Which investors are most open to solo founders?
Y Combinator, Precursor Ventures, Hustle Fund, First Round Capital, and most angel investors are structurally more open to solo founders than large institutional VCs. Accelerators like Entrepreneur First and Antler are specifically designed for solo founders exploring co-founder matching. The narrower your target list to investors with documented solo founder investments, the more efficient your fundraising process.
What’s the best way to compensate for not having a co-founder?
Build a functional team before you pitch: a senior technical hire with meaningful equity if you’re non-technical, a VP Sales with a track record if you’re technical, and advisors who are genuinely engaged rather than logo advisors. Demonstrate traction — $20K+ MRR growing consistently — that answers the execution and resilience questions empirically. The combination of functional team plus traction makes the co-founder question largely academic.
Do I need to explain why I don’t have a co-founder?
Yes, proactively — don’t wait to be asked. Prepare a specific, honest answer that shows you’ve thought seriously about the question, explains the specific reason you’ve moved forward alone, and pivots immediately to the evidence demonstrating that the traditional co-founder functions are covered in your team structure. Defensive or vague answers to this question hurt more than a direct, well-prepared response.
Should I consider joining an accelerator to find a co-founder?

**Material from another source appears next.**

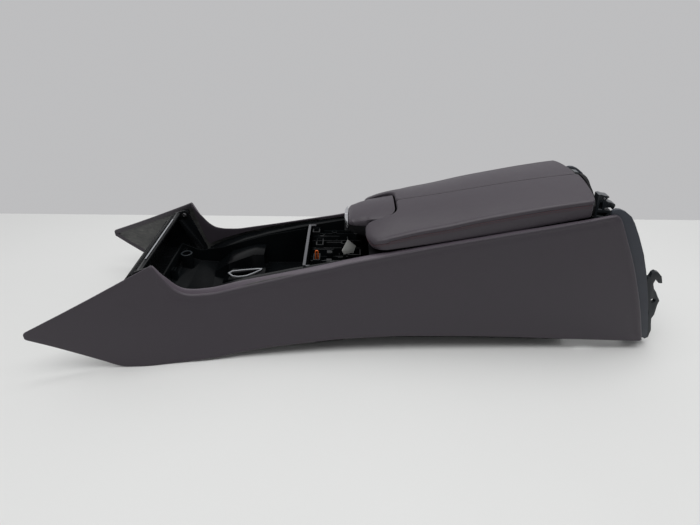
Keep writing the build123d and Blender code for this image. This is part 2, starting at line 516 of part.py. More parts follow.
# ------------------------------------------------------------- nose block
NOSE_W = [(-3.2, 31.0), (-1.0, 34.0), (4, 36.5), (18.7, 41.0), (34.5, 45.0), (50, 46.8), (57.6, 46.6), (64, 45.3),
          (69, 42.8), (73, 39.2), (75.8, 34.8), (77.6, 27.5)]
NOSE_C = [(-3.2, 211.0), (-1.0, 215.5), (4, 218.4), (18.7, 223.2), (34.5, 226.8), (50, 230.4), (64, 233.0),
          (77.6, 236.3)]
NOSE_E = [(-3.2, 209.0), (-1.0, 211.0), (4, 213.4), (18.7, 217.8), (34.5, 220.2), (50, 222.0), (57.6, 223.4),
          (64, 224.9), (69, 226.8), (73, 229.2), (75.8, 231.4), (77.6, 233.6)]
NOSE_B = [(-3.2, 205.0), (-1.0, 204.6), (4, 204.4), (18.7, 205.0), (34.5, 206.5), (50, 208.0), (77.6, 212.0)]


def nose_section(x):
    w, c, e, b = lerp(x, NOSE_W), lerp(x, NOSE_C), lerp(x, NOSE_E), lerp(x, NOSE_B)
    half = [(w * 0.35, c - (c - e) * 0.12), (w * 0.7, c - (c - e) * 0.5), (w - 3.0, e), (w, e - 3.0), (w, b + 1.0), (w - 1.5, b)]
    return [(-y, z) for y, z in half[::-1]] + [(0, c)] + half


nose = ruled([(x, nose_section(x)) for x in (-3.2, -1.0, 4, 18.7, 34.5, 50, 57.6, 64, 69, 73, 75.8, 77.6)])
save("nose_pad", nose)

core = ruled([(-1.0, [(-30, 190), (-30, 204.2), (30, 204.2), (30, 190)]),
              (18.7, [(-38, 188), (-38, 204.2), (38, 204.2), (38, 188)]),
              (34.5, [(-42, 184), (-42, 206.0), (42, 206.0), (42, 184)]),
              (62.0, [(-43, 184), (-43, 209.4), (43, 209.4), (43, 184)]),
              (70.0, [(-38, 184), (-38, 210.4), (38, 210.4), (38, 184)]),
              (77.0, [(-24, 184), (-24, 211.4), (24, 211.4), (24, 184)])])
core_foot = ruled([(x, [(-w, lerp(x, BASE) + 6.1), (-w, 188), (w, 188), (w, lerp(x, BASE) + 6.1)])
                   for x, w in ((34.0, 42), (60.0, 42), (77.0, 24))])
# the two button guides
core = grow(core, core_foot, bx(-9.2, 1.0, -31.5, 31.5, 190, 194.0))
core = core - bx(-6.2, -1.8, -26, -6, 192, 215) - bx(-6.2, -1.8, 6, 26, 192, 215)
core = core + bx(-6.2, -1.8, -26, -6, 190, 192.6) + bx(-6.2, -1.8, 6, 26, 190, 192.6)
core = core - bx(40, 64, -36, 36, 188, 203)
save("nose_core", core)

# release buttons, pressed down
button = prism_z([(-9.4, -0.4), (-3.6, -0.4), (-3.6, -33.2), (-4.4, -33.2), (-6.2, -29.0), (-8.2, -22.0),
                  (-9.2, -12.0)],
                 204.0, 211.0) + bx(-5.4, -3.8, -25.6, -6.4, 199.8, 204.5)
sides("release_button", button)

# button return springs, one under each stem
def spring(y):
    base_z, height, turns, r, wire_r = 192.9, 6.6, 5, 1.35, 0.3
    helix = Helix(pitch=height / turns, height=height, radius=r,
                  center=(-4.2 + OX, y, base_z))
    section = Plane(origin=helix @ 0, z_dir=helix % 0) * Circle(wire_r)
    return sweep(section, path=helix, is_frenet=True)


for name, ys in (("left", (-21.0, -11.0)), ("right", (21.0, 11.0))):
    save(name + "_button_springs", *[spring(y) for y in ys])

# ------------------------------------------------------------- latch
# carrier plate on the front rail of the base, with lugs for the pawls
def over_base(x, lift):
    return lerp(x, BASE) + 6.0 + lift


housing = ruled([(x, [(-30, over_base(x, 0.15)), (-30, over_base(x, 1.6)), (30, over_base(x, 1.6)),
                      (30, over_base(x, 0.15))]) for x in (80.4, 94.0)])
PIVOT_X, PIVOT_Z = 84.0, 189.7
for sgn in (-1, 1):
    for y0, y1 in ((12.2, 13.8), (18.2, 19.8)):
        lug = prism_y([(82.0, 185.5), (82.0, 189.7), (82.8, 191.2), (85.2, 191.2), (86.2, 189.7),
                       (86.2, 185.5)], min(sgn * y0, sgn * y1), max(sgn * y0, sgn * y1))
        housing = housing + (lug & bx(70, 100, -40, 40, over_base(82.0, 0.9), 200))
housing = housing - cyl((PIVOT_X, -40, PIVOT_Z), (0, 1, 0), 0.8, 80)
# slots the strikers drop into
housing = housing - bx(87.8, 91.8, -20.6, -11.4, 180, 200) - bx(87.8, 91.8, 11.4, 20.6, 180, 200)
save("latch_housing", housing)
save("latch_pins", cyl((PIVOT_X, -19.8, PIVOT_Z), (0, 1, 0), 0.8, 7.6),
     cyl((PIVOT_X, 12.2, PIVOT_Z), (0, 1, 0), 0.8, 7.6))

pawl = grow(cyl((PIVOT_X, -17.9, PIVOT_Z), (0, 1, 0), 1.75, 3.8),
            prism_y([(83.0, 189.7), (83.6, 192.5), (85.8, 193.2), (87.9, 192.0), (87.9, 191.2), (86.0, 190.9),
                     (85.4, 189.1)], -17.9, -14.1))
pawl = pawl - cyl((PIVOT_X, -20, PIVOT_Z), (0, 1, 0), 0.86, 8)
sides("latch_pawl", pawl)

# ------------------------------------------------------------- rear frame
# black flange that closes the rear edge of both side panels
FLANGE_OUT = [(398, 244), (408.6, 246), (409.1, 260.6), (411.4, 263.2), (415, 263.8), (421.6, 263.4), (430.7, 259.6),
              (440.9, 251.9), (449.1, 240.3), (461.8, 217.8), (478.1, 185.3), (490.3, 154.7),
              (495.2, 141.1), (510.8, 95.1), (525.5, 40), (529, 22), (529, 16), (440, 16), (440, 60),
              (420, 120), (404, 190), (398, 230)]
cheek_l = prism_y(FLANGE_OUT, -103.6, -100.6)
inner_cut = prism_y([(408, 236), (414, 254), (424, 254), (436, 244), (452, 214), (470, 176), (484, 138),
                     (500, 90), (512, 44), (512, 28), (452, 28), (452, 62), (430, 124), (414, 192)],
                    -110, -95)
# return flange that follows the rear edge and faces backwards
edge = [(409.1, 260.6), (415, 263.8), (421.6, 263.4), (430.7, 259.6), (440.9, 251.9), (449.1, 240.3),
        (461.8, 217.8), (478.1, 185.3), (490.3, 154.7), (495.2, 141.1), (510.8, 95.1), (525.5, 40),
        (529, 22)]
inner_edge = [(410.6, 257.2), (415.6, 260.2), (420.8, 260.0), (428.9, 256.4), (438.2, 249.4),
              (445.9, 238.4), (458.4, 216.2), (474.6, 183.8), (486.7, 153.4), (491.6, 139.9),
              (507.1, 94.0), (521.7, 39.2), (525.2, 21.5)]
ret_strip = prism_y(edge + inner_edge[::-1], -103.6, -97)
ret_strip = ret_strip + (prism_y(edge + inner_edge[::-1], -98, -88) & bx(400, 540, -100, -80, 0, 236))
cross_lo = bx(500, 527, -96, 96, 22.4, 26) + bx(496, 500, -96, 96, 22.4, 38)
cross_mid = prism_y([(489.5, 157), (493, 147.5), (480, 142), (476, 152)], -96, 96)
cross_top = bx(400, 427, -101.5, 101.5, 228, 231.5) + bx(400, 403, -101.5, 101.5, 212, 231)
tab = bx(370, 403, -86.2, -83.2, 198, 215) - cyl((380, -80, 207), (0, -1, 0), 2.1, 10)
half = grow(cheek_l, ret_strip)
ribs_rear = [prism_y([(420, 200), (452, 226), (455, 222), (421, 196)], -101, -92),
             prism_y([(436, 120), (488, 150), (490, 146), (437, 116)], -101, -92),
             prism_y([(450, 66), (508, 92), (509, 88), (451, 62)], -101, -92)]
half = grow(half, *ribs_rear, tab)
rear_frame = grow(half, mirror_y(half), cross_lo, cross_mid, cross_top)
for z in (90.0, 190.0):
    x = 445 if z < 100 else 418
    rear_frame = rear_frame - cyl((x, -120, z), (0, 1, 0), 2.1, 240)
save("rear_frame", rear_frame)

# towers behind the lids, one at each side
def rear_tower(low):
    top = [(398, 275.0), (402, 275.4), (407, 273.8), (414.6, 272.6), (416.0, 270.8),
           (412.4, 267.6), (411.8, 264.8), (416, 262.6), (421, 261.8), (428.2, 258.6), (429, 256.2),
           (427.4, 250.2), (425.2, 250.0), (424.6, 253.4), (413, 252.4), (412.6, 248.8), (424, 247.4)]
    t = prism_y([(398, 231.9)] + [(x, z - low) for x, z in top] + [(428.3, 244.0 - 0.5 * low), (422.9, 231.9)], -70, -55)
    t = t - prism_y([(402.5, 238), (402.5, 245 - low), (420, 243.5 - low), (417, 236)], -72, -62)
    t = t - prism_y([(402.5, 249), (402.5, 262 - low), (407.5, 262 - low), (409.5, 249)], -72, -62)
    return t - cyl((407.5, -73, 269.4 - low), (0, 1, 0), 1.5, 24)


RIGHT_LOW = 5.0                # the right tower is this much lower
save("left_rear_tower", rear_tower(0.0))
save("right_rear_tower", mirror_y(rear_tower(RIGHT_LOW)))
save("tower_rods", cyl((407.5, -72, 269.4), (0, 1, 0), 1.5, 22),
     cyl((407.5, 50, 269.4 - RIGHT_LOW), (0, 1, 0), 1.5, 22))

# clips that grip the tunnel trim behind the console
CLIP = [(499.8, 136.9), (503.3, 139.5), (505.1, 146.9), (509, 150), (515.7, 147.5), (522.4, 140.6),
        (527.2, 127.6), (523.4, 127.2), (520.5, 128), (518.5, 132.5), (514, 134.5), (512.5, 126),
        (516.5, 116), (521.5, 110), (527.2, 100.4), (532.5, 92.1), (531.3, 82.6), (531.9, 63.2),
        (529.2, 54.6), (531.1, 45.9), (535.6, 29.5), (535.0, 23.1), (534.6, 14.1), (529.6, 10.5),
        (525.0, 13), (526.4, 30), (523.5, 50), (521.5, 66), (513.5, 84), (510.5, 96), (505, 112),
        (500.5, 124)]
clip = prism_y(CLIP, -99.5, -91.5)
clip = clip - cyl((521.4, -110, 92.1), (0, 1, 0), 4.4, 40)
clip = clip + bx(500, 509, -93.5, -88.6, 118, 128)
clip = clip - ret_strip - cheek_l
sides("rear_clip", clip)

# ------------------------------------------------------------- floor brackets
def bracket(xc, sgn_x, top_z, seat_x):
    """Steel angle: foot with a floor bolt hole, riser, tab under the carrier floor."""
    y = -BOLT_Y
    f = bx(xc - 17, xc + 17, y - 14, y + 14, 0.0, 3.0)
    x_riser = xc + sgn_x * 17
    riser = bx(min(x_riser, x_riser - sgn_x * 3), max(x_riser, x_riser - sgn_x * 3), y - 14, y + 14, 0.0, top_z)
    tab = bx(min(x_riser, seat_x + sgn_x * 10), max(x_riser, seat_x + sgn_x * 10), y - 14, y + 14, top_z - 3.0, top_z)
    b = grow(f, riser, tab)
    b = b - cyl((xc, y, -2), (0, 0, 1), BOLT_R, 8) - cyl((seat_x, y, top_z - 6), (0, 0, 1), 2.1, 10)
    for yy in (y - 9, y + 9):
        b = b + prism_y([(x_riser - sgn_x * 2.5, 2.5), (x_riser - sgn_x * 12, 2.5), (x_riser - sgn_x * 2.5, 16)], yy - 1, yy + 1)
    return b


fb = bracket(BOLT_X0, 1, 45.9, BOLT_X0 + 26)
rb = bracket(BOLT_X1, -1, 29.9, BOLT_X1 - 30)
sides("front_foot", fb)
sides("rear_foot", rb)

# ------------------------------------------------------------- fasteners
def screw(p, d, shaft_r, shaft_l, head_r, head_h):
    """Flanged screw: head outside p, shank along d."""
    dv = Vector(*d).normalized()
    back = (-dv.X, -dv.Y, -dv.Z)
    head = cyl(p, back, head_r, head_h) + cyl(p, back, head_r + 1.1, 0.7)
    tip = (p[0] + dv.X * 0.0, p[1], p[2])
    recess = cyl((p[0] + back[0] * (head_h - 1.2), p[1] + back[1] * (head_h - 1.2), p[2] + back[2] * (head_h - 1.2)),
                 back, 1.3, 3)
    return head + cyl(tip, d, shaft_r, shaft_l) - recess


panel_screws = []
for x, z in PANEL_SCREWS:
    s = screw((x, -WALL_IN + 0.05, z), (0, -1, 0), 1.6, 31.0, 3.4, 2.6)
    panel_screws += [s, mirror_y(s)]
save("panel_screws", *panel_screws)

frame_screws = []
s = screw((-334, -CHEEK + 0.05, 156), (0, -1, 0), 2.0, 14.0, 3.6, 2.8)
frame_screws += [s, mirror_y(s)]
save("wing_screws", *frame_screws)
s = screw((380, -WALL_IN + 0.05, 207), (0, -1, 0), 2.0, 9.0, 3.6, 2.8)
save("rear_frame_screws", s, mirror_y(s))

foot_screws = []
for x, z in ((BOLT_X0 + 26, 49), (BOLT_X1 - 30, 33)):
    s = screw((x, -BOLT_Y, z + 0.05), (0, 0, -1), 2.0, 8.5, 3.6, 2.8)
    foot_screws += [s, mirror_y(s)]
save("foot_screws", *foot_screws)
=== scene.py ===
import math
import random

import bmesh
import bpy
import numpy as np
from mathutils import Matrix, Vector, geometry


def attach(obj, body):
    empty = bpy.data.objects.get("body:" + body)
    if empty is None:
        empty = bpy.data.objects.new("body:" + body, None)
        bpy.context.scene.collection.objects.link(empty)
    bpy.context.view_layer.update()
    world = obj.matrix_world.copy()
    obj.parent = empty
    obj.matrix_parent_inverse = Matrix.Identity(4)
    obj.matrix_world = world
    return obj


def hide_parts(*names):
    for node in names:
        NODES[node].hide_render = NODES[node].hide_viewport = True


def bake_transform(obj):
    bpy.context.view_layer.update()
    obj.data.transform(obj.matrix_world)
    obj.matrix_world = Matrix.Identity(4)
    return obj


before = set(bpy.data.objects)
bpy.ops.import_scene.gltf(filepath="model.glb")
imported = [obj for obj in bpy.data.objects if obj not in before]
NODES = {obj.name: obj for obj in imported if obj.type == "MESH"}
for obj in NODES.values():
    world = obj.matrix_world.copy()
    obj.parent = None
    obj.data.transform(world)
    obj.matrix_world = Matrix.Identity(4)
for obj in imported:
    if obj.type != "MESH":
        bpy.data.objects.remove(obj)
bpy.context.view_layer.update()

random.seed(7)

OX = -8.0                       # same shift along X as the CAD model, mm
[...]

If you’re open to it, yes — particularly Entrepreneur First and Antler, which are specifically designed to help solo founders find co-founders before building. These programs add pre-seed capital, mentorship, and network alongside the co-founder matching function. The caveat: forced co-founder relationships are worse than none. Only pursue a co-founder match if you find someone who genuinely complements your skills and shares your vision.